Stritch's closing moments as Mme. Armfeldt are staged quite differently from Lansbury (by either Trevor Nunn or his assistant director), but neither holds a candle to the luminous image Vanessa Redgrave left in that one-night-only benefit she did with her daughter Natasha in January of 2009. They were planning a reprise for Roundabout at the time of Natasha's death. For all who did not see it, it still remains, hauntingly, The Little Night Music That Might Have Been.
Although he was Olivier-nominated for his lightweight sparring and sparking, the handsome 50-year-old Hanson is still the show's forgotten man, his commendable work upstaged by star wattage in the distaff department. He keeps the show on course, regardless of what Desiree crosses his path. There have been five, maybe six.

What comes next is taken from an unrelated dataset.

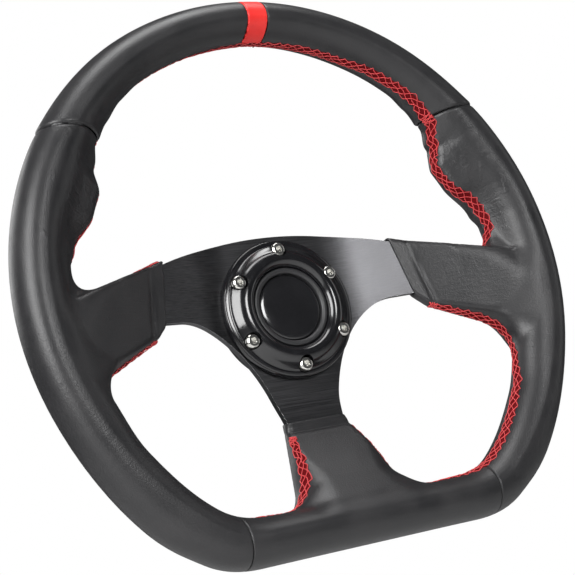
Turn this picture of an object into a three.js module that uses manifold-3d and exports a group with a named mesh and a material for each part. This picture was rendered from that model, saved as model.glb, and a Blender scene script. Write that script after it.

"There was Hannah Waddingham in London," he began his inventory, "then Catherine Zeta-Jones and now Bernadette Peters — but then also the understudies in between. So, there was Fiona in London, and there's Jayne Paterson here." Since there is a heartening scene of welcome in which Desiree opens her dressing gown fully for his eyes only, it begs the question of whether there was ever a Desiree so obliging. He laughed at the suggestion, then a warm, wicked thought crossed his face. "Well, no one flashed me, but there was one who didn't wear a bra."
Save for Desiree's merciful ministrations, his character will have had two whole years of sexual inactivity. "I started rehearsals in London in September or October of 2008. I haven't counted the performances, but it's a lot — about ten months in London, including rehearsals and playing, and here since mid-October. I finish Oct. 3.
"The day after I finish here, I go into rehearsals for An Ideal Husband in London. I'll be playing opposite my wife. We've never worked together before, but we don't play man and wife — worse than that. She's my nemesis, so it could get ugly at home. My wife's Samantha Bond, who was last here in Amy's View with Judi Dench — a David Hare play — she was Amy."
The original Broadway cast continues in support of these two new clowns they've sent in. However, Lazar, who stepped out of the formation to make a very successful cabaret debut last week at Feinstein's, opted to take more vacation time and leave the re-reviews to his understudy, Bradley Dean. He may rue the day.